Gov’t forecasts average 4.1% GDP growth
The Holness administration is forecasting that the economy will see real gross domestic product (GDP) growth averaging 4.1 per cent over the next four fiscal years.
In the Fiscal Policy Paper, tabled in Parliament on Thursday, the Ministry of Finance and the Public Service said that the recovery was predicated on the expected loosening of the pandemic’s grip on the economy as global vaccination against COVID-19 continues.
Jamaica is expected to receive its first supply of the AstraZeneca coronavirus vaccine before the end of this month, through the COVAX facility.
The ministry says that output growth of 5.2 per cent is projected for financial year 2021-22, as the demand for goods and services increase over their 2020-21 fiscal year levels.
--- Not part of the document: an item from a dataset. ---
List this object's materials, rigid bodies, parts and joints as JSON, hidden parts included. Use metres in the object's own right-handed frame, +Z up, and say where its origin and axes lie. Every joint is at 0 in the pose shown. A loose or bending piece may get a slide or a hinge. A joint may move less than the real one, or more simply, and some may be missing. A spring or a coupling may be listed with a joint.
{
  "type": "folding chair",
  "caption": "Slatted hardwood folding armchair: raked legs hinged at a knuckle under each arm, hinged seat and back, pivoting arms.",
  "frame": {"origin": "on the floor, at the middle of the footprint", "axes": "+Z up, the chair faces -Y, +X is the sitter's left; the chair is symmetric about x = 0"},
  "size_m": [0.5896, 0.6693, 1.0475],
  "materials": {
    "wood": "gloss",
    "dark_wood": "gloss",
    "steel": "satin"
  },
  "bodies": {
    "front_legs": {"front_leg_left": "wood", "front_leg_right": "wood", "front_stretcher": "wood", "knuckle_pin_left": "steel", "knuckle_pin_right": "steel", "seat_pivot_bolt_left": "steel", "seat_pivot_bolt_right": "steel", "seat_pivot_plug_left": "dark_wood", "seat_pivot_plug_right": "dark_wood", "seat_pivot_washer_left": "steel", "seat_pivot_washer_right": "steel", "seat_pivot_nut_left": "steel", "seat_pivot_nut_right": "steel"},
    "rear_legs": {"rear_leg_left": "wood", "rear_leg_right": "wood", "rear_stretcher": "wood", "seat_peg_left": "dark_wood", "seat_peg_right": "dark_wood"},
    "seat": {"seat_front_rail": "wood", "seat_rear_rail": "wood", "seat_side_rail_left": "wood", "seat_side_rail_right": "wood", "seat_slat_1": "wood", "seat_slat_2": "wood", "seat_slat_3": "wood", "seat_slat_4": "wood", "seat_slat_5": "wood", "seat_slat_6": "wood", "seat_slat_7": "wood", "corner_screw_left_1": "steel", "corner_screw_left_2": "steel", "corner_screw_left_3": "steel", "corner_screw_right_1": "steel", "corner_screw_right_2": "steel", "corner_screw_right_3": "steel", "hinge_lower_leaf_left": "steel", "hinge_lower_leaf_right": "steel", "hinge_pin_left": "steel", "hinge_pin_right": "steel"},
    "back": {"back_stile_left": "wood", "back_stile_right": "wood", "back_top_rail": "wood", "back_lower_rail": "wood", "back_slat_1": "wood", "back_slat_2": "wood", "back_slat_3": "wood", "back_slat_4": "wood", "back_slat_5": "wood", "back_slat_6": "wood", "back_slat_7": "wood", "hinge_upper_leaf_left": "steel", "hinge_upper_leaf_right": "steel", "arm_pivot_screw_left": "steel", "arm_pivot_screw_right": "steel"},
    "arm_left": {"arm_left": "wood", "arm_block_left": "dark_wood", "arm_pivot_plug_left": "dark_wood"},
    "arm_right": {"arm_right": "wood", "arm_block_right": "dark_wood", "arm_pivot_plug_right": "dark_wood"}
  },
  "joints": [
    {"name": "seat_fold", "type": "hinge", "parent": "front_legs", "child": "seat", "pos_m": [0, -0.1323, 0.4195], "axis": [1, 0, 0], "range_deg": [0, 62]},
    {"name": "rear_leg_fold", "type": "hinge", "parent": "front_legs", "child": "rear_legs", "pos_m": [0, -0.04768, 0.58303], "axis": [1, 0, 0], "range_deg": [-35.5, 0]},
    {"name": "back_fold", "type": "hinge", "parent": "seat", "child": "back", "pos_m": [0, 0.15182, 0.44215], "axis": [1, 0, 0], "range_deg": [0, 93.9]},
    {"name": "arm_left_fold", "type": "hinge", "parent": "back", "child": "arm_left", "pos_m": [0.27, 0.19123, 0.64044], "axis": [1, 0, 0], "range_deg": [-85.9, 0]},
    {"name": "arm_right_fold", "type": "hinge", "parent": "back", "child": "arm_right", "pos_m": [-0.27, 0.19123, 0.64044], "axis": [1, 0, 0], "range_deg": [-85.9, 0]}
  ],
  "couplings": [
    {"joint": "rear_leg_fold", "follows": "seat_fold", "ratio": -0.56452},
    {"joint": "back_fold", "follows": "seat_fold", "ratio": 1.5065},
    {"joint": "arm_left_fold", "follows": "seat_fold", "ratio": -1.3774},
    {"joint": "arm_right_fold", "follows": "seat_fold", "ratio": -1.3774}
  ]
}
It is anticipated that expansion will be mainly driven by hotels and restaurants; transport, storage and communications and other services, buoyed by an increase in the number of tourist arrivals, as well as a gradual return to normality given the sharp decline in economic activity in the 2020-21 financial year.
Over the medium term, the finance ministry says growth within the goods-producing sector is expected to be driven by agriculture, forestry and fishing, based on the continued stabilisation of the supply chain associated with irrigation projects, as well as increased demand linked to the increase in tourism.
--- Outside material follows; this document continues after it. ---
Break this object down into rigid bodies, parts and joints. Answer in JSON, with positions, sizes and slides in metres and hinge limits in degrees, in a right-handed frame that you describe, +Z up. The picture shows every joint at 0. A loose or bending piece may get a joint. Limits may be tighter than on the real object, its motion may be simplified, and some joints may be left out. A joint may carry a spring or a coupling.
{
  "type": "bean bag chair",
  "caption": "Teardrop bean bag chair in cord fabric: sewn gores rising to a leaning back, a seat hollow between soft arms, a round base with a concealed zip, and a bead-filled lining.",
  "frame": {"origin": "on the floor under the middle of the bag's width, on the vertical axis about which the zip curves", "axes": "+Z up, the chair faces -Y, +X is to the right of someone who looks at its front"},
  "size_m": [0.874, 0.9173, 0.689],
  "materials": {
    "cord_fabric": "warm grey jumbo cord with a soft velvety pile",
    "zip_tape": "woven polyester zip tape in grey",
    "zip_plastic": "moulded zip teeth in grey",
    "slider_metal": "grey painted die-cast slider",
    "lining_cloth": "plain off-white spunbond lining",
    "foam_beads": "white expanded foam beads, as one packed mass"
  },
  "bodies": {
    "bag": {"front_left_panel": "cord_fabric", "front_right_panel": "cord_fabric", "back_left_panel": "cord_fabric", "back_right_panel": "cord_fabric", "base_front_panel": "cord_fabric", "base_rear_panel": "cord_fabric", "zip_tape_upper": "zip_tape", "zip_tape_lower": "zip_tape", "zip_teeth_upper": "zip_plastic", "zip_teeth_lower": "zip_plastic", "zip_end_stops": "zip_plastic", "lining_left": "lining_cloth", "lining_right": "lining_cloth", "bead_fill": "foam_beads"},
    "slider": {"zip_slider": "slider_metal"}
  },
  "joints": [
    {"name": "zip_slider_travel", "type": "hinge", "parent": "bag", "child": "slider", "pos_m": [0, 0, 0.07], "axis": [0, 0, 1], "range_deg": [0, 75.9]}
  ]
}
Mining and quarrying outlook positive
There is also a positive outlook for the mining and quarrying sector due to the expected increase in production capacity following the resumption of operations at the JISCO (Alpart) refinery during the 2022-23 financial year.
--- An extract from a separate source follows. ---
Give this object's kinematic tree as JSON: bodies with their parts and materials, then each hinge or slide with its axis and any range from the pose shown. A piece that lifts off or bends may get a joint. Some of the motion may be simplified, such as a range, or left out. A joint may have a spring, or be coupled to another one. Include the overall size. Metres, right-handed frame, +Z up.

The Government says that inflation is expected to stabilise at around five per cent over the medium term.
For the 2020 calendar year, the All-Jamaica Consumer Price Index grew by 5.2 per cent, relative to the 6.1 per cent recorded for the 12-month period ending December 2019.
The nominal exchange rate declined during the review period, relative to December 2019. At the end of last year, the weighted average selling rate was US$1 to J$142.65. This represents an accelerated depreciation of 7.6 per cent relative to the 3.8 per cent recorded for the corresponding period in the previous year.
The Ministry of Finance explained that the selling rate of the Jamaica dollar vis-à-vis the US dollar faced increased pressure, owing to increased end-user demand, particularly from the manufacturing and distributive trade and the significant reduction of US-dollar inflows, due to the dramatic fallout in tourist arrivals.